Quelques articles de journaux locaux que l'on peut retrouver sur l'excellent site de Patrick Mensior, le présentent comme un érudit local. Son fils, Henri, sculpteur et paléontologue amateur, aurait découvert un homme fossile ! Dans tous les cas, le journaliste qui leur rend visite à ce propos en 1966 constate que père et fils vivent en solitaires dans un dénuement quasi monacal. Marius, homme discret, est pourtant décrit par mon interlocutrice du soir comme un joyeux drille, un plaisantin. C'est quatre mois après cet article et un mois après ceux concernant les sculptures d'Henri que Marius Fatin aurait reçu une lettre qui se révèlera être un faux assez grossier.



Lettre à Marius Fatin

La lettre à Marius Fatin, présentée dans les "Dossiers secrets" d'Henri Lobineau


La missive mal maquillée par un plantard, toujours maladroit dans ses montages successifs, semble attester que les deux hommes se connaissaient.

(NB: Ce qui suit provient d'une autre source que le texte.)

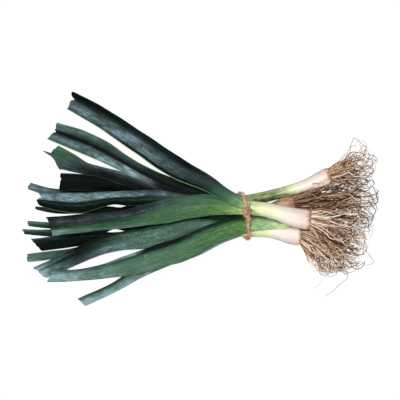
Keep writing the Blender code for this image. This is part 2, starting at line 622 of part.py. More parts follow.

- Bien sûr qu'il se connaissaient ! M'affirme ma correspondante. Puisque c'est Fatin qui a inventé le Prieuré de Sion pour se moquer de la naïveté de ce Plantard !
- Mais comment cela ?
- Lorsque Plantard est arrivé à Rennes et qu'il a commencé à farfouiller de partout, il a rencontré très vite Marius Fatin. Ce dernier a voulu jouer une bonne farce à cet homme lunaire qui lui paraissait être le "Schpountz" idéal.
- Comment est arrivé Plantard à Rennes ? C'était donc avant la création de son prieuré de Sion en juin 1956 ?
- Mais oui ! Plantard était fou. Il a dû faire un séjour à l'asile de Limoux et monter à Rennes en promenade avec d'autres aliénés. C'est comme cela qu'il a connu les lieux et l'histoire du curé, racontée par Noël Corbu à qui voulait l'entendre !

Arrêtons-nous un instant sur ces allégations, peu crédibles, me semble-t-il. Si Pierre Plantard a bien été condamné à six mois de prison, c'était en 1953 pour abus de confiance. En référence aux articles 406 et 408 du code pénal. Soit un détournement de biens par l'intermédiaire d'un abus de confiance sur mineur ou mineure. L'écrivain Jean-Luc Chaumeil a également déclaré qu'une seconde condamnation a suivi pour les mêmes raisons en 1956. Cette dernière, si elle est exacte, pourrait nous rapprocher dans le temps des affirmations de mon interlocutrice. Toutes mes recherches ont été bloquées par l’impossibilité d'accéder aux dossiers de l'asile de Limoux. Ceux qui s'intéressent aux conditions de vie de cet asile dans les années 50 trouveront de l'intérêt à l'ouvrage rare du limouxin Michel Martinez : "20 ans de travail dans un asile de fous".




Livre Martinez

Le livre édifiant de Michel Martinez.
(Coll. Christian Attard)



Mais laissons notre octogénaire continuer :

"Fatin s'est inspiré d'une affiche éditée par les Images d’Épinal que possédait l'abée Saunière. Il s'agissait de la vie édifiante des frères Ratisbonne, les créateurs de la congrégation de Notre Dame de Sion. Il a brodé une histoire de société secrète à laquelle était mystérieusement affilié Bérenger Saunière et inventé ce jour-là le Prieuré de Sion !"




Les frères Ratisbonne

Alphonse et Théodore Ratisbonne, juifs convertis au Catholicisme au XIXe siècle.



Formidable histoire ! Presque trop belle pour que l'on y croit ! Mais, au fond, à l'image de toutes les spéculations qui ont galopé et courent encore sur la colline enchantée.